Oct 27, 2015

NYT Slams Walker, GOP Justices over Killing Public Integrity Law

Those wondering how a low-life politician like Scott Walker could ascend to the governorship of Wisconsin need note the silence after Walker and his Party killed the John Doe law last week.

Silence is in large part what allowed Walker to squeak out electoral wins.

The John Doe law was used to investigate Walker twice: During his tenure as Milwaukee County Executive (2002-10), and in the period when Walker fended off the 2011-12 Recall campaign when Walker coordinated $ millions in independent expenditures and his campaign funds in violation of campaign finance law.

So, naturally Walker caught acting at the center of a criminal scheme colluded with state legislative Republicans to gut the law.

As today's New York Times notes:
Only weeks after giving up on his lackluster presidential campaign in the face of national indifference, Gov. Scott Walker of Wisconsin is back to making mischief in his home state. Last Friday, Mr. Walker signed a bill to protect public officials like himself from an effective and well-established tool for rooting out political corruption.

The tool, known as the John Doe law, lets prosecutors conduct secret investigations into possible crimes by executing search warrants and compelling people to testify.
It wasn't just the Republican legislature that gave Walker a pass.

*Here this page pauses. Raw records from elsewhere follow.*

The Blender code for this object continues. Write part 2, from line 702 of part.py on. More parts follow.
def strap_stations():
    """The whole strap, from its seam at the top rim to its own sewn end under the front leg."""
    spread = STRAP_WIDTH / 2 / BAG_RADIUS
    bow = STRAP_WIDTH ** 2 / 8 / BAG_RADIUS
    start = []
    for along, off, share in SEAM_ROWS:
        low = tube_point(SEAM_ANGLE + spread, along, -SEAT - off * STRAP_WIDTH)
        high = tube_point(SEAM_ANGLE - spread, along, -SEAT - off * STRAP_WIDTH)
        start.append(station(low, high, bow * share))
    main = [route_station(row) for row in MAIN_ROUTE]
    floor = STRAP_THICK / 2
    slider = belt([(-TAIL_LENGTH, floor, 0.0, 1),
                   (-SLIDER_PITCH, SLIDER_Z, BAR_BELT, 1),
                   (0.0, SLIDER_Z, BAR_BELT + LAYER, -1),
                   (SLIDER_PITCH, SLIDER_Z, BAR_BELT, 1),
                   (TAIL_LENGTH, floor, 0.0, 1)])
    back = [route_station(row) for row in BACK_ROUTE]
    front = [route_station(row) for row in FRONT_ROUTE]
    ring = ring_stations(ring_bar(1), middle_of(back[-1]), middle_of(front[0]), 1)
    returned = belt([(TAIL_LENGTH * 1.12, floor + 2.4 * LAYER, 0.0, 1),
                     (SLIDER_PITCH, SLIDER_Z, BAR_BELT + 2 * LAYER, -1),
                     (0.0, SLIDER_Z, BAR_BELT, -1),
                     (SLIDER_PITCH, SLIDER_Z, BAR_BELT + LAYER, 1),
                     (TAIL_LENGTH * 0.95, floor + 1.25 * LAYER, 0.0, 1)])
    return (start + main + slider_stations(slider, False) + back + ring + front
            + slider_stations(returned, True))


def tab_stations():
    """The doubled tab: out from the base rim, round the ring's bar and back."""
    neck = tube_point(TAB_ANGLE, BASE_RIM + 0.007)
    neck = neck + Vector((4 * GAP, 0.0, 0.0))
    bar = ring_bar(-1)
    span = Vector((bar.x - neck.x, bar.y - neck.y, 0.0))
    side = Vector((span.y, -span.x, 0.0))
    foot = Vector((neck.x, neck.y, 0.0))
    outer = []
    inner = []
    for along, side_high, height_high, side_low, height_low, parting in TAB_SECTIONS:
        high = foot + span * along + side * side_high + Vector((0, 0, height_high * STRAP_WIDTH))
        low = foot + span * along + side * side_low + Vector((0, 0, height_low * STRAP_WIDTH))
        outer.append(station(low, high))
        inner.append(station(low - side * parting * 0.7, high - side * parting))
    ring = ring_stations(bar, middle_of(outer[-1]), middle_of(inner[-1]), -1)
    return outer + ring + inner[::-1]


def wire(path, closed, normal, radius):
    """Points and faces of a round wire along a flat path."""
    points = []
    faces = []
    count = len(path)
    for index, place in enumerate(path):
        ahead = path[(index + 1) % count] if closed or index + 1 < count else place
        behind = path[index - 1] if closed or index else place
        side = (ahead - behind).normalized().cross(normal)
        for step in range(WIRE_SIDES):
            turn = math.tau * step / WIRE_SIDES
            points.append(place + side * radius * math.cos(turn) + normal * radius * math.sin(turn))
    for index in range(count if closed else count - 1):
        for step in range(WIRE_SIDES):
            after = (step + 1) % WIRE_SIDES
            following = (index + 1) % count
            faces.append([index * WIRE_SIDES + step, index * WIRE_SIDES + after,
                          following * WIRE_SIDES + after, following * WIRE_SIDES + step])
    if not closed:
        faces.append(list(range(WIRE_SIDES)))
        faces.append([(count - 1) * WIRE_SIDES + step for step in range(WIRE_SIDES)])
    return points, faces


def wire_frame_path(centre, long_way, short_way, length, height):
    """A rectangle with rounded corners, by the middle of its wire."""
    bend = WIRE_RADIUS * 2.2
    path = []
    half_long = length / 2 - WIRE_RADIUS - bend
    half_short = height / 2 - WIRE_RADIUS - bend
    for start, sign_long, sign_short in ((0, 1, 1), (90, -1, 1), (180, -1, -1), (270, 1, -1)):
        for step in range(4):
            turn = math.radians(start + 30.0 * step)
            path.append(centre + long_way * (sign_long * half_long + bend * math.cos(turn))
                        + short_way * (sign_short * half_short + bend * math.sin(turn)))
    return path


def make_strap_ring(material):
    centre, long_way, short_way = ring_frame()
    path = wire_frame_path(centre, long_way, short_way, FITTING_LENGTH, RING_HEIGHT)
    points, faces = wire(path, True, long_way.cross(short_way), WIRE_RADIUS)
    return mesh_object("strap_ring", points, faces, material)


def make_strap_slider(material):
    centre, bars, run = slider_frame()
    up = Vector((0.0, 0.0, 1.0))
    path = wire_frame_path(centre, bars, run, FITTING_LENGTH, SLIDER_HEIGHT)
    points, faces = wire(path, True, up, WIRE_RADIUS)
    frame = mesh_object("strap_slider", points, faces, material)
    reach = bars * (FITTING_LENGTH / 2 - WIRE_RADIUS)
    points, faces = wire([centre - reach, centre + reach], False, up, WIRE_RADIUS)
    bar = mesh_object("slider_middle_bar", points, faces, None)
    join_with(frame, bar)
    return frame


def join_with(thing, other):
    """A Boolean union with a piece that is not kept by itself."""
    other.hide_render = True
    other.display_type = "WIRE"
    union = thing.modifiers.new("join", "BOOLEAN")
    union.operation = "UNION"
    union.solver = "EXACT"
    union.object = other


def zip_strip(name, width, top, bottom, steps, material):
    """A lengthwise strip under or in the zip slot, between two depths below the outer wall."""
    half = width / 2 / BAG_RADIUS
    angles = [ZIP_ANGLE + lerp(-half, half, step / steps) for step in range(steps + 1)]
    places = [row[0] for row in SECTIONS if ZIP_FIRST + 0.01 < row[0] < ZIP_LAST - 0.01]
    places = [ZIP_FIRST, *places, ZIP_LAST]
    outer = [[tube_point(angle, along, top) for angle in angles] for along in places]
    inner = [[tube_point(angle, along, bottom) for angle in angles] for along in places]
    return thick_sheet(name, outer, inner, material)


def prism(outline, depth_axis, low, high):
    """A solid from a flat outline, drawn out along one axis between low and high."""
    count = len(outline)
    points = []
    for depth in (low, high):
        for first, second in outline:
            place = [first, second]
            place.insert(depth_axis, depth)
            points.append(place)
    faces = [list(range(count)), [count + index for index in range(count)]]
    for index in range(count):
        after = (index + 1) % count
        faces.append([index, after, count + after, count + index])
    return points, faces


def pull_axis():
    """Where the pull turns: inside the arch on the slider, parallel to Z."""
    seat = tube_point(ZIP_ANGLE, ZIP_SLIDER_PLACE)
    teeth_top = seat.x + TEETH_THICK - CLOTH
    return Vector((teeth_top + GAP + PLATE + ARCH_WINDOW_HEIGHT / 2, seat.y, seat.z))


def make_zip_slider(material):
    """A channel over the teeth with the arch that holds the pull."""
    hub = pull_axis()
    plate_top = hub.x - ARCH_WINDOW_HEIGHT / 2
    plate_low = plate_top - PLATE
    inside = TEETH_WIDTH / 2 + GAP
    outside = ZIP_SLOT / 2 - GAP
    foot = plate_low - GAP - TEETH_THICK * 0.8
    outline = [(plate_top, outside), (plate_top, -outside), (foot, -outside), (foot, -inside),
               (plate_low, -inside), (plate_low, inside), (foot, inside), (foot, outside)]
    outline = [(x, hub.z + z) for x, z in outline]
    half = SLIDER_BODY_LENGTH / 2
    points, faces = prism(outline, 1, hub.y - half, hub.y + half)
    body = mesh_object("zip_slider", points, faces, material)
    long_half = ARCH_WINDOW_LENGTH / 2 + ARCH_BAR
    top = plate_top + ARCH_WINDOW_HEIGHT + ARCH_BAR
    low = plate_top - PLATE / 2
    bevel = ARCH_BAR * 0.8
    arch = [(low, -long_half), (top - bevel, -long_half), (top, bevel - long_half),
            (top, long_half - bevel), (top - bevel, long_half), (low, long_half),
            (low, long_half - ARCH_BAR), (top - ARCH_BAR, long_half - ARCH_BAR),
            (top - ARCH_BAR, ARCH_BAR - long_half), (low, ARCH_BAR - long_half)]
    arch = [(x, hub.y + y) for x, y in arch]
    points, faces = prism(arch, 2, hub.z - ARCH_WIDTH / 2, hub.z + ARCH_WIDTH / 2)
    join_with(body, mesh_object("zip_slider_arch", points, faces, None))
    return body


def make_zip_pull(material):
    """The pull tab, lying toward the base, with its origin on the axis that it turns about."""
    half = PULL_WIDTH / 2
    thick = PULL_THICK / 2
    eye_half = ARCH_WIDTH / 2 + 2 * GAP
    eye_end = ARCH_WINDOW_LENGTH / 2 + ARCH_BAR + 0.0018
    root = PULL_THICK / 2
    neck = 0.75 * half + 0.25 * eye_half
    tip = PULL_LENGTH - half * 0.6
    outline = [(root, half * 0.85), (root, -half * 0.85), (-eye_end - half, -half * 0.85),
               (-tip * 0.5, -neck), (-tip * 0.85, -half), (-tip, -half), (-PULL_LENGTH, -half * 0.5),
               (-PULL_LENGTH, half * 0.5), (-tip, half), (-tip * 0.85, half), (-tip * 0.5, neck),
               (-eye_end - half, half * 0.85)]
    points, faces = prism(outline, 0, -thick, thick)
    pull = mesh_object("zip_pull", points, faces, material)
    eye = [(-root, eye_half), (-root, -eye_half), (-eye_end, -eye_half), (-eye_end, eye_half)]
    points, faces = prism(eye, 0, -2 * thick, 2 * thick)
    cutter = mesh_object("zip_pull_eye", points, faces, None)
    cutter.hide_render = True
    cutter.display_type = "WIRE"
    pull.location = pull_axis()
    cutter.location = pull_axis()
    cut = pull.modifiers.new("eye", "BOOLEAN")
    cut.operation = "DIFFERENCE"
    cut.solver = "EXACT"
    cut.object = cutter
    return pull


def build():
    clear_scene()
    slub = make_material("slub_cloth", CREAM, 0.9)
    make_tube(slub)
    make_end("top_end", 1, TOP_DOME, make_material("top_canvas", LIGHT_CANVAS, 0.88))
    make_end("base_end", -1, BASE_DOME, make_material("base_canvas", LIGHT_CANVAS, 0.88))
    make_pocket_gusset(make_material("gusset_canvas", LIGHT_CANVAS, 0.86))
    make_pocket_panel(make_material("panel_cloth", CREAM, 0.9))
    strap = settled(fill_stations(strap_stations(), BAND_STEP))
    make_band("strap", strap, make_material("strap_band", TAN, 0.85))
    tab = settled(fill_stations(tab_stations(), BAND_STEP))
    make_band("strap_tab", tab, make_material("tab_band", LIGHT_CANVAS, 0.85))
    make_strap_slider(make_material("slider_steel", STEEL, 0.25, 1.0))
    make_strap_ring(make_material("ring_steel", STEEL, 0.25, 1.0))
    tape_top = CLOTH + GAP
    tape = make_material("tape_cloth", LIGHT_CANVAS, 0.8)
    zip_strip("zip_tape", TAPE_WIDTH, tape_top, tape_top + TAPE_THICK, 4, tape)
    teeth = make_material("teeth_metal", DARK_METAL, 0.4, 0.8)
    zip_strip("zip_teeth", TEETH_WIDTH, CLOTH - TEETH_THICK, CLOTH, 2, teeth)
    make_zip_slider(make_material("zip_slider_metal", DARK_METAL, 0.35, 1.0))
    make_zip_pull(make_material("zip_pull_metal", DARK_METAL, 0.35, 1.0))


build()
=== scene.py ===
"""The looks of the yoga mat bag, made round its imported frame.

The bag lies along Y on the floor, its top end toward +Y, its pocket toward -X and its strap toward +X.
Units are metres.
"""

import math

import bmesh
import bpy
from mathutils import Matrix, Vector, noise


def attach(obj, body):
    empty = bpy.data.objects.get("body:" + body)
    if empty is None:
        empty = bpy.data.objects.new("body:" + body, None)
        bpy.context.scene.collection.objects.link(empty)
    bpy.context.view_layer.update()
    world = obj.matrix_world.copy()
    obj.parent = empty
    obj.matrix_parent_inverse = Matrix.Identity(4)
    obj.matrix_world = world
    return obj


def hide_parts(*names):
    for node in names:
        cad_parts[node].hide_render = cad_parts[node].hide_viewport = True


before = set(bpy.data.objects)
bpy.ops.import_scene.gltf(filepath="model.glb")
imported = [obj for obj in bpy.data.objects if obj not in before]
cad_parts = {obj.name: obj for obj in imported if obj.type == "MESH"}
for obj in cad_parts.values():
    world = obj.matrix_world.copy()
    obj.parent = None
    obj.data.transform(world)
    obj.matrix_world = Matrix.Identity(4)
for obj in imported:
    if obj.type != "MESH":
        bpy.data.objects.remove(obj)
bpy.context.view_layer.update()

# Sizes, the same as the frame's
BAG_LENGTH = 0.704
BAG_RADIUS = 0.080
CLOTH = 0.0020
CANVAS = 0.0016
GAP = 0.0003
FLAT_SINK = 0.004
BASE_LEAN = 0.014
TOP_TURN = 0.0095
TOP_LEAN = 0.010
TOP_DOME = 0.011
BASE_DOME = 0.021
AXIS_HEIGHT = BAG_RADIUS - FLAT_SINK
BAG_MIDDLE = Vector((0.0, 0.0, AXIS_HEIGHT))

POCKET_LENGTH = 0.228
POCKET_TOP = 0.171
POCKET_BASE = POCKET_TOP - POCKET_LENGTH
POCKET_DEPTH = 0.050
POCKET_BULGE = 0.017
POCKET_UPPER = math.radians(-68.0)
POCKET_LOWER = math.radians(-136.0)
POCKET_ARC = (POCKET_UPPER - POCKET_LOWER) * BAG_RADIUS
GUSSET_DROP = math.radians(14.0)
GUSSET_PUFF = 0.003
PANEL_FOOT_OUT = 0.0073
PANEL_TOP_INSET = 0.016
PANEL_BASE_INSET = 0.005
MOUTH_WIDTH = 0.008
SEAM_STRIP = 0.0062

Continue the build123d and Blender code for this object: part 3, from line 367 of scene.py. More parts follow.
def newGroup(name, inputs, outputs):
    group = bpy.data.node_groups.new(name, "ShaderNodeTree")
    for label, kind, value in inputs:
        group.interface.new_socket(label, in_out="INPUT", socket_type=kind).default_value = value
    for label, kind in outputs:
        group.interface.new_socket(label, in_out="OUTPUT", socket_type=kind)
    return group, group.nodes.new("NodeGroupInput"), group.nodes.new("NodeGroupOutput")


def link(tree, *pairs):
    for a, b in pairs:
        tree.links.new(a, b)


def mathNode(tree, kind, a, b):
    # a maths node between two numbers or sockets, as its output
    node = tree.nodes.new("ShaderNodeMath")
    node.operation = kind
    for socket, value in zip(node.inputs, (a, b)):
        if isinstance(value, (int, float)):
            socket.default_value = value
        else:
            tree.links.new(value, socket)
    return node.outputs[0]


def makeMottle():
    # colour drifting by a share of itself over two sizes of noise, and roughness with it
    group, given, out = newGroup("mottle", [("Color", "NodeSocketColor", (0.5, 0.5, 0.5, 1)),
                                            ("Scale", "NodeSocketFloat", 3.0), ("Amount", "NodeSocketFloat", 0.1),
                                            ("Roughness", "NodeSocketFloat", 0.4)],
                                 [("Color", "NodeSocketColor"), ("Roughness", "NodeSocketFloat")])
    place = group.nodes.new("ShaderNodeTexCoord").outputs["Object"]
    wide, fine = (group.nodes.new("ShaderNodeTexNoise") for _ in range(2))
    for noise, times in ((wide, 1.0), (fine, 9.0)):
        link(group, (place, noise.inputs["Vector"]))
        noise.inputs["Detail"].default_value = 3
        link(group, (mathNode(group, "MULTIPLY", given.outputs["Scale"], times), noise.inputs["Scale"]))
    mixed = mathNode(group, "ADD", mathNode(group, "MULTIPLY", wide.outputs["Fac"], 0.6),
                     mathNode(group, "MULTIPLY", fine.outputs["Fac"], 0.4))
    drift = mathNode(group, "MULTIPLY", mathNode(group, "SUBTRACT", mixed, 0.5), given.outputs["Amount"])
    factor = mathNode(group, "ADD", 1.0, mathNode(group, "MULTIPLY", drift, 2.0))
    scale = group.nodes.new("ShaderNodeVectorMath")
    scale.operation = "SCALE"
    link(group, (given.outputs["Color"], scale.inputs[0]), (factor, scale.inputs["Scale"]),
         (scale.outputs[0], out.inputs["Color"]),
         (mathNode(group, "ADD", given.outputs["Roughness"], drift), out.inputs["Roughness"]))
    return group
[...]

The Wisconsin Supreme Court's four Republicans, [they pretend to be non-partisan], issued an infamous decision last summer corruptly protecting Walker from criminal investigation, making up law as they did, the Times notes:

[A] deeply split Wisconsin Supreme Court — several of whose justices were backed by the same groups in their election campaigns — shut down the investigation, adopting an unprecedented reading of the state’s campaign-finance laws to find no problem with the activities in question. Mr. Walker was not charged in either case.

Silence is not the best strategy at this point.

To understand the Republicans on the Wisconsin Supreme Court, note this piece on David Prosser representing well Court's abdication of judicial ethics.

2 comments:

  1. And that silence extends to the paid-off Wisconsin media, who gave a muted "tsk-tsk" before shrugging their shoulders and pretending these moves were somehow legit.

    Why does it always take national media to do the explicit call outs of the WisGOP thugs that are necessary to wake the average dope out of apathy?

    ReplyDelete
    Replies
    1. Laziness, anti-intellectualism, slanted GOP coverage and the ludicrous conventions of contemporary journalism. So, we read in the paper that the 'Assembly Passes xx,' and not 'Republicans Undo Anti-Corruption Measures.' This is why we dropped out Wisconsin State Journal subscription.